Hamidreza Vasheghanifarahani

Researcher and Civil Society Professional

Hamid is a researcher and civil society practitioner. His current research and practice focus is on disability rights, ableism, and neurodiversity and promoting the social model of disability as a tool to address institutional and discursive roots of inequality and exclusion experienced by individuals with a disability.

He has worked as a facilitator and trainer of child rights workshops for teachers, volunteers, and staff members of civil society organisations. He has also served as a policy analyst, consultant, and researcher in NGOs and the public sector. His research experiences include civil society organisations typology, the right to education, and the 4As scheme, and inequality, focusing on marginalised groups such as disabled children, refugee children, and working children.

In his practice as a policy analyst and consultant, Hamid worked with municipalities and NGOs, providing rights-based policy recommendations on spatial violence, refugee populations, and legal provisions for child rights protection. By writing and translating several reviews, articles and commentaries in media, he has also contributed to the debates within the civil society on social justice, addressing social inequalities, child protection and civil society mobility.

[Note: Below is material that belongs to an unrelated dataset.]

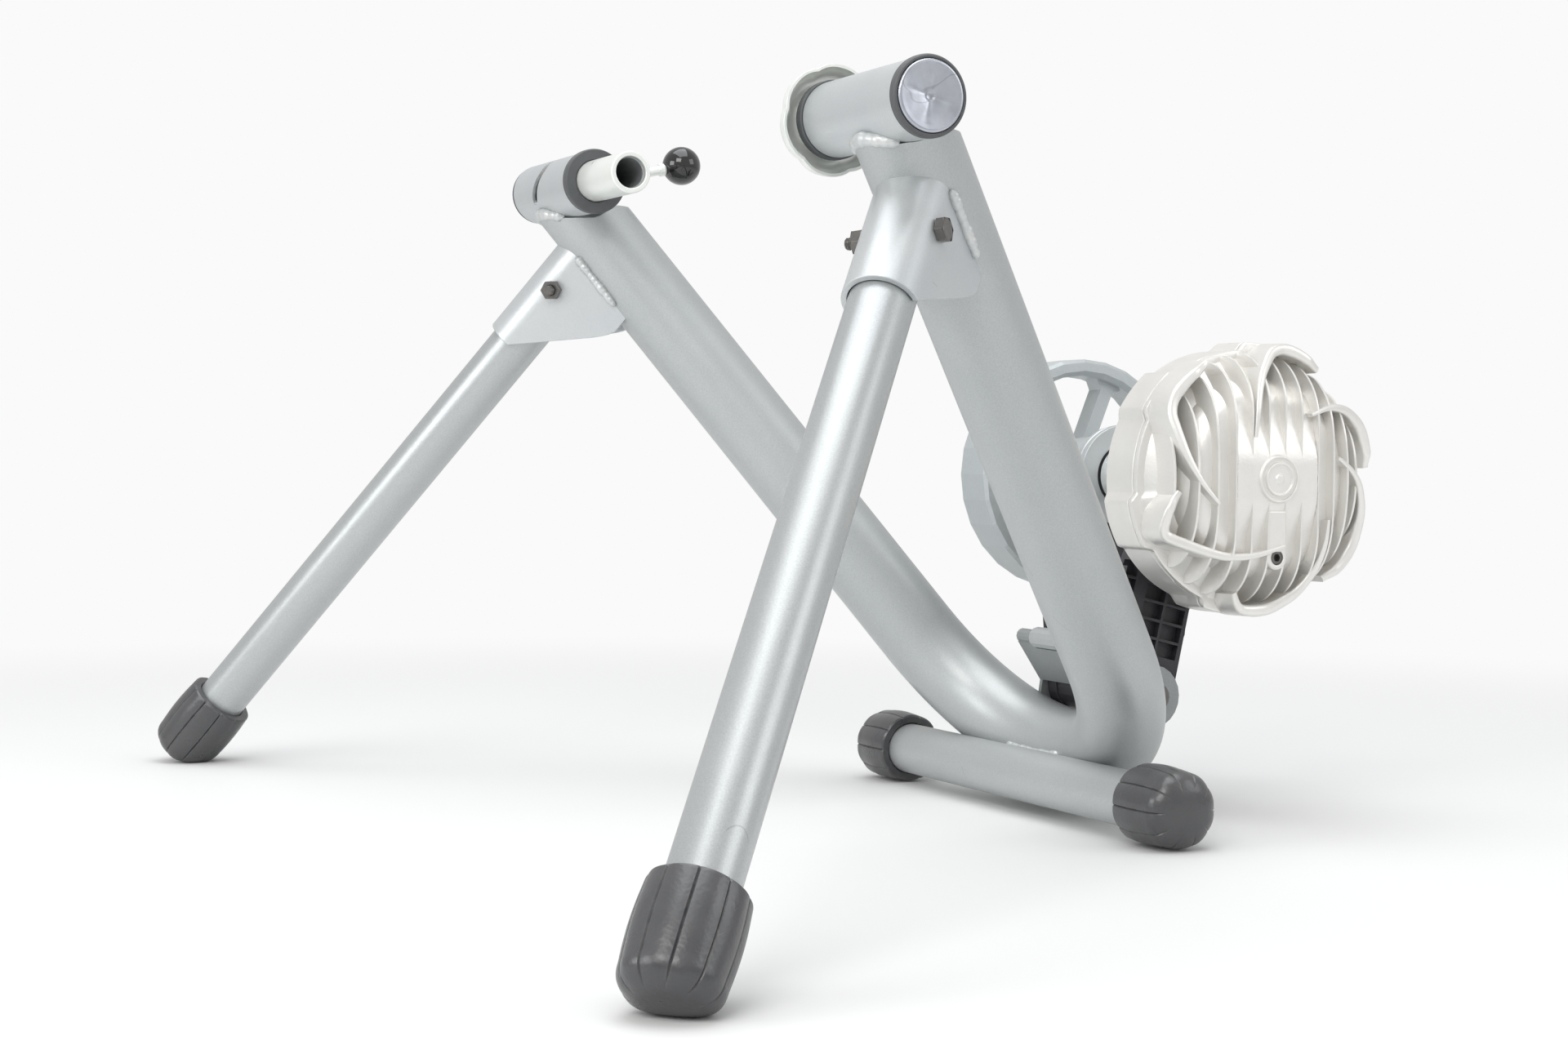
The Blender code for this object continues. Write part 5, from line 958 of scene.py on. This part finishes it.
# Left clamp: a thick-walled plunger whose lever comes out through the head's slot.
plunger = {"look": "zincPlate", "slot": "zinc_steel", "body": "clamp_lever", "stands": ["clamp_plunger"],
           "radius": 0.0127, "bore": 0.0095, "near": -0.1039, "far": -0.2434}
lever = {"look": "zincPlate", "slot": "zinc_steel", "body": "clamp_lever", "stands": ["clamp_lever_rod"],
         "x": -0.2239, "angle": 13.4, "rod": 0.0030, "root": 0.0095, "ballAt": 0.0867, "collar": 0.0042}
ball = {"look": "ballPlastic", "slot": "gloss_black", "body": "clamp_lever", "stands": ["lever_knob"],
        "radius": 0.0125, "sharp": 60}


def makeLeftClamp():
    # Lathes: the plunger's wall, a dark sheet inside its bore that paints the shade in it, the lever's rod
    # with its collar, and the ball.
    r, b, near, far = plunger["radius"], plunger["bore"], plunger["near"], plunger["far"]
    line = [(r, far), (r, near - 0.0006), (r - 0.0006, near), (b + 0.0005, near), (b, near - 0.0006),
            (b, far)]
    turnedPiece("left_plunger", line, axle, xAxis, plunger, softness=0.0004, closed=True, steps=120)
    # A thin dark sheet just inside the bore: painted shade.
    inside = [(b - 0.00002, far + 0.001), (b - 0.00002, near - 0.004), (b - 0.0004, near - 0.0044),
              (b - 0.0004, far + 0.001)]
    dark = {"look": "boreShadeSteel", "slot": "zinc_steel", "body": "clamp_lever"}
    turnedPiece("plunger_bore_shade", inside, axle, xAxis, dark, softness=0.0001, closed=True)
    aim = np.array([0, cos(radians(lever["angle"])), sin(radians(lever["angle"]))])
    root = axle + xAxis * lever["x"]
    rod, at, collar = lever["rod"], lever["ballAt"], lever["collar"]
    line = [(0, lever["root"]), (rod, lever["root"]), (rod, at - 0.0165), (collar, at - 0.0162),
            (collar, at - 0.0130), (rod, at - 0.0126), (rod, at - 0.009), (0, at - 0.009)]
    turnedPiece("lever_rod", line, root, aim, lever, softness=0.0004, steps=48)
    turn = np.linspace(pi * 0.93, 0, 48)
    line = np.stack([ball["radius"] * np.sin(turn), at + ball["radius"] * np.cos(turn)], -1)
    line = np.concatenate([[(0.0, line[0, 1] + 0.0008)], line])
    grid = lathe(line, root, aim, steps=96)
    addPiece("lever_ball", [(grid, False, True)], ball)


makeLeftClamp()

# Right clamp: a threaded cup, and the pressed star nut that winds it.
cup = {"look": "zincPlate", "slot": "zinc_steel", "body": "adjuster_cup", "stands": ["adjuster_cup"],
       "radius": 0.0127, "bore": 0.0095, "near": 0.1319, "far": 0.2319, "pitch": 0.0040, "depth": 0.00035}
starNut = {"look": "zincPlate", "slot": "zinc_steel", "body": "star_nut", "stands": ["star_nut"],
           "bore": 0.0131, "hub": 0.0172, "hubTop": 0.1606, "rim": 0.0272, "thick": 0.0013,
           "floor": 0.1550, "edge": 0.1643, "lobes": 6, "scallop": 0.0015, "sharp": 50}


def makeRightClamp():
    # The thread: a triangle wave of height plus turn takes a little off the cup's radius.
    r, b = cup["radius"], cup["bore"]
    rows = np.linspace(cup["near"] + 0.0015, cup["far"] - 0.0015, 260)
    line = [(b, cup["near"] + 0.0006), (b + 0.0006, cup["near"]), (r - 0.0010, cup["near"])]
    line += [(r, h) for h in rows] + [(r - 0.0010, cup["far"]), (b, cup["far"])]

    def thread(radius, height, angle):
        wave = np.abs(((height / cup["pitch"] + angle / (2 * pi)) % 1) * 2 - 1)
        on = (radius > r - 1e-6) & (height > cup["near"] + 0.002)
        return np.where(on, r - cup["depth"] * np.clip(wave * 2 - 0.6, 0, 1), radius)
    grid = lathe(line, axle, xAxis, steps=72, radiusOf=thread)
    addPiece("right_cup", [(grid, True, True)], cup)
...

During his undergraduate studies in mid 2005s, he started to work as a volunteer with service providing NGOs for Afghan refugee and asylum seeker children in Tehran. After a few years of voluntary work, he and his colleagues started a literacy and basic education project for refugee children, and he served the project as manager. Then, he started a similar project in another NGO but with a Freirean, more participatory, and community-oriented approach.

I believe change is born through a process in which participation, the root of the problem, and inclusion are at the heart of, and by which relations between local issues, and structural and historical injustice, if not directly tackled, are acknowledged and understood.